When sustainability data increases uncertainty instead of clarity

In theory, better sustainability data should enable better decisions. In practice, it often exposes new tensions.

A few reflections: A) Emissions figures differ depending on boundaries and allocation methods; B) Energy efficiency metrics conflict with throughput targets; C) Sustainability KPIs look robust in reports, but feel disconnected from day-to-day operations.

As a result, sustainability discussions frequently reopen broader questions:

  • Which numbers do we trust?
  • What assumptions are embedded?
  • Who is accountable for acting on this information?

Rather than accelerating decisions, sustainability data can unintentionally slow them down. I believe this does not reflect a lack of commitment, but it reflects the reality that sustainability decisions in industrial environments are complex, interdependent, and difficult to reverse.

 

Why Industrial Sustainability Decisions Are Different

Much of today’s sustainability and ESG analytics thinking originates outside industrial operations, shaped by reporting requirements, corporate targets, and financial disclosure frameworks. Industrial reality is more constrained.

Sustainability decisions in asset-heavy environments are shaped by:

  • Physical processes with thermodynamic limits
  • Safety and quality constraints that override optimization
  • Long asset lifecycles that lock in emissions profiles
  • Regulatory traceability requiring justification years later
  • Operational variability that challenges static metrics

 

In chemicals, biofuels, and manufacturing, aligning business performance with sustainability is not an abstract goal. It is embedded in how plants are run, how assets are maintained, and how investments are prioritized. This is why sustainability analytics that looks convincing at corporate level can feel fragile at operational level.

And why decisions are often taken cautiously — or deferred altogether.

 

Why Traditional Analytics Approaches Fall Short

What sustainability has really done is shift responsibility. Industrial leaders are no longer only accountable for performance today, but for the long-term environmental consequences of their decisions. That responsibility extends beyond reporting cycles and dashboards.

In this context, the core challenge is not measuring sustainability, it is deciding responsibly with sustainability in mind. This requires more than accurate data. It requires decision confidence.

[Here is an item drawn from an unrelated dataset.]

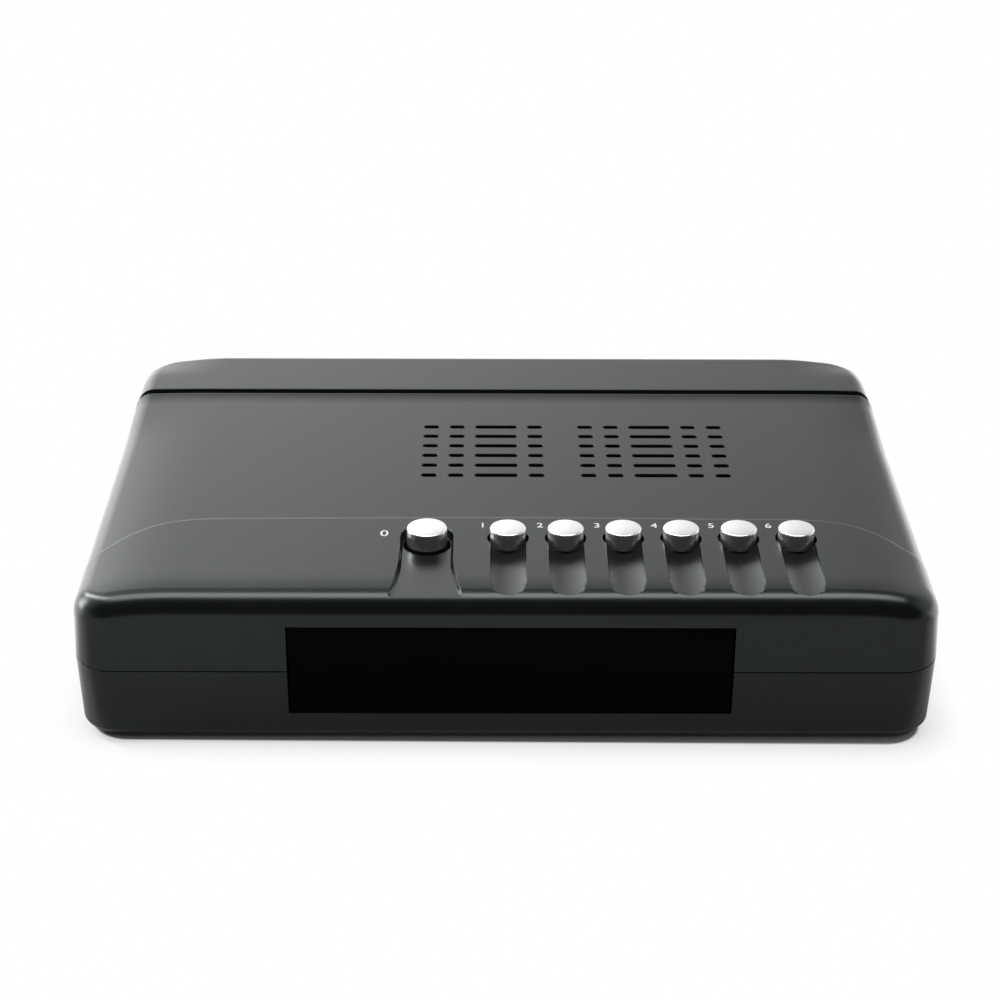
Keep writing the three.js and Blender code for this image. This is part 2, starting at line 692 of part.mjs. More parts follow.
function lowerCase() {
  const inner = levelForm(
    wallThickness + (partingHeight - floorTopHeight) * lowerSlope, wallThickness,
    floorTopHeight, partingHeight + overrun,
  );
  let shell = lowerForm(lowerRim).subtract(inner);
  const tongueOuter = wallThickness - tongueThickness;
  const tongueTop = lowerRim + tongueHeight;
  const tongue = levelForm(tongueOuter, tongueOuter, lowerRim - tongueHeight, tongueTop)
    .subtract(levelForm(wallThickness, wallThickness, partingHeight - overrun * 2, tongueTop + overrun));
  shell = shell.add(tongue);

  const bosses = caseScrewPlaces.map(([x, y]) => toSolid(
    uprightCylinder(caseBossRadius, x, y, floorTopHeight - seatGap, lowerRim, roundSteps),
  ));
  const boardBosses = mainBossPlaces.map(([x, y]) => toSolid(uprightCylinder(
    bossRadius, x, y, floorTopHeight - seatGap, mainBoardUnderHeight - seatGap, finePieceSteps,
  )));

  // Two slotted posts hold the ends of the display board
  const postLength = boardThickness + bossRadius * 2;
  const postMiddleY = (displayBoardFrontY + displayBoardRearY) / 2;
    const posts = [-1, 1].map((side) => {
    const inside = windowCentreX + side * (displayBoardHalfWidth - bossRadius);
    const outside = windowCentreX + side * (displayBoardHalfWidth + bossRadius);
    return toSolid(boxShape(
      [Math.min(inside, outside), postMiddleY - postLength / 2, floorTopHeight - seatGap],
      [Math.max(inside, outside), postMiddleY + postLength / 2, lowerRim],
    ));
  });
  const displaySlot = toSolid(boxShape(
    [windowCentreX - displayBoardHalfWidth - looseFit, displayBoardFrontY - looseFit,
      displayBoardBottomZ - seatGap],
    [windowCentreX + displayBoardHalfWidth + looseFit, displayBoardRearY + looseFit,
      partingHeight + overrun],
  ));

  // Two posts stand in front of the rear panel, so that it can't lean inwards
  const stops = [-1, 1].map((side) => {
    const inside = side * (panelHalfWidth - bossRadius * 2);
    const outside = side * (panelHalfWidth - bossRadius);
    const rear = panelInnerY - looseFit;
    return toSolid(boxShape(
      [Math.min(inside, outside), rear - bossRadius, floorTopHeight - seatGap],
      [Math.max(inside, outside), rear, lowerRim],
    ));
  });
  shell = joined(shell, ...bosses, ...boardBosses, ...posts, ...stops);

  const counterbores = caseScrewPlaces.map(([x, y]) => toSolid(uprightCylinder(
    counterboreRadius, x, y, standHeight - overrun, caseScrewSeatHeight, roundSteps,
  )));
  const shaftHoles = caseScrewPlaces.map(([x, y]) => toSolid(uprightCylinder(
    caseScrewRadius + looseFit, x, y, standHeight, partingHeight + overrun, finePieceSteps,
  )));
  const pilots = mainBossPlaces.map(([x, y]) => toSolid(uprightCylinder(
    screwRadius + pilotGap, x, y, floorTopHeight + seatGap, mainBoardUnderHeight + overrun,
    finePieceSteps,
  )));
  const footSockets = footPlaces.map(([x, y]) => toSolid(uprightCylinder(
    footRadius + looseFit, x, y, standHeight - overrun, standHeight + footSocketDepth,
  )));
  const vents = [-1, 1].flatMap((side) => Array.from({ length: floorVentCount }, (_, i) => {
    const prism = upright(
      slotShape(floorVentLength, floorVentWidth), standHeight - overrun, floorTopHeight + overrun,
    );
    const y = (i - (floorVentCount - 1) / 2) * floorVentPitch;
    return toSolid(prism.translate(side * floorVentGroupX, y, 0));
  }));
  return cutBy(
    shell, windowOpening, rearOpening, panelPocket, displaySlot,
    ...counterbores, ...shaftHoles, ...pilots, ...footSockets, ...vents,
  );
}
addPiece('lower_case', toGeometry(lowerCase()), 'shell');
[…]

Decision confidence means being able to say:

  • We understand the trade-offs involved
  • We trust the data enough to act on it
  • We can explain this decision later

Without this confidence, sustainability initiatives risk becoming exercises in compliance rather than drivers of meaningful change.

 

Why Traditional Analytics Approaches Fall Short

Many organizations respond to sustainability pressure by expanding analytics:

  • more dashboards
  • more KPIs
  • more models
  • more reporting layers

While well-intentioned, this often amplifies existing issues where A) Dashboards summarize outcomes but obscure constraints; B) Models optimize variables but abstract operational realities; C) Standardized metrics enable comparison but not judgment.

Over time, sustainability analytics become something to be validated, debated, and reconciled, rather than something that directly informs decisions.

The result is a growing gap between sustainability ambition and operational action.

 

Reframing the Objective: Decision Confidence Under Sustainability Constraints

A more effective approach starts with a different question:

What decisions does sustainability actually require us to make?

 

Examples include:

  • choosing between feedstocks with different emissions profiles
  • prioritizing maintenance or retrofit investments
  • balancing energy efficiency against production stability
  • sequencing decarbonization initiatives across assets

For each of these decisions, the goal is not perfect information, it is sufficient confidence to act responsibly.

From experience, confident sustainability-related decisions in industrial operations tend to share several characteristics:

  • The decision itself is explicit, not hidden in reports
  • Ownership is clear, even when trade-offs exist
  • Operational constraints are acknowledged, not ignored
  • Data limitations are understood, not denied
  • Traceability exists, allowing reflection and accountability

When these elements are present, sustainability data becomes enabling rather than paralyzing.

 

Why This Matters Now

The urgency around sustainable industrial operations will only increase.

Energy transition pathways, stricter sustainability regulation, capital allocation scrutiny, and public accountability are converging. At the same time, AI and advanced analytics are moving closer to the operational core of industrial environments.

This combination raises an uncomfortable truth:

Sustainability makes judgment more important, not less.

 

Organizations that treat sustainability purely as a reporting challenge will struggle. Those that treat it as a decision challenge will be better positioned to act with confidence, credibility, and consistency.

 

Closing Reflection

Most industrial organizations do not lack sustainability data. They struggle with questions such as:

  • Which sustainability-related decisions do we hesitate to make?
  • Where do metrics feel correct but operationally unsafe?
  • Where does sustainability data exist without clear decision ownership?

These questions rarely have purely technical answers, but they determine whether sustainability ambitions translate into real-world outcomes.

In industrial operations, sustainability ultimately succeeds or fails at the moment of decision. That moment depends less on how much data is available, but more on whether leaders have the confidence to act responsibly with it.